The Czech Republic urgently needs an Act regulating the appointments to and workings of the civil service; the adoption of such a law would limit the power of politicians. A political system would be created which would be much more stable and much more in line with public interest.

The Czech Republic still lacks this check on the power of politicians. Czech political parties are rather small and they live in a world of their own. Decisions are made by top party politicians who are elected by only a handful of their party colleagues. The political party chooses candidates for elections, and so only a very small group of people in the Czech Republic decides who will rule the country for the next four years after any election.
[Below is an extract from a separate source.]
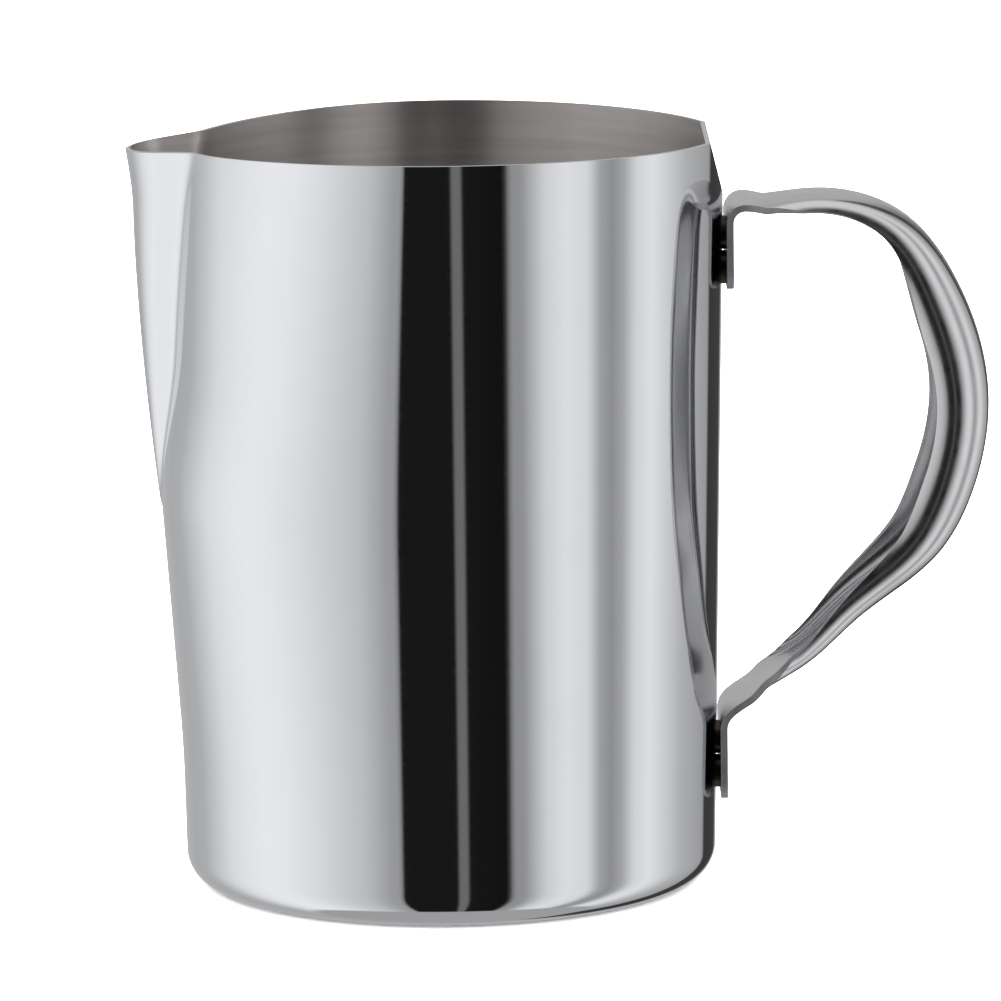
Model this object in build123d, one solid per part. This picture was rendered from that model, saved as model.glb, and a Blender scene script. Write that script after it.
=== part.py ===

Since 1993, Czech politicians have, as a rule, successfully defied the need to introduce more checks on their power. At the beginning of the 1990s, the Czech government made it impossible for Czech citizens to contest their privatisation decisions in court. Throughout the 1990s, the government of Vaclav Klaus installed its own people in most state-owned and semi-state-owned companies, including banks and insurance companies. Members of parliament have extensive immunity from prosecution, under which they are protected for life.

Since there is no civil service law in the Czech Republic (and Slovakia, for that matter) governments can appoint civil servants not according to their qualifications, but according to their political loyalty. Many other post-Communist countries have adopted civil service laws, and it is high time that the Czech Republic do the same. Paradoxically, it is the current social democratic government that has made the first steps towards this.

Jan Culik, 5 December 1999

The author is the publisher of the Czech Internet daily Britske listy.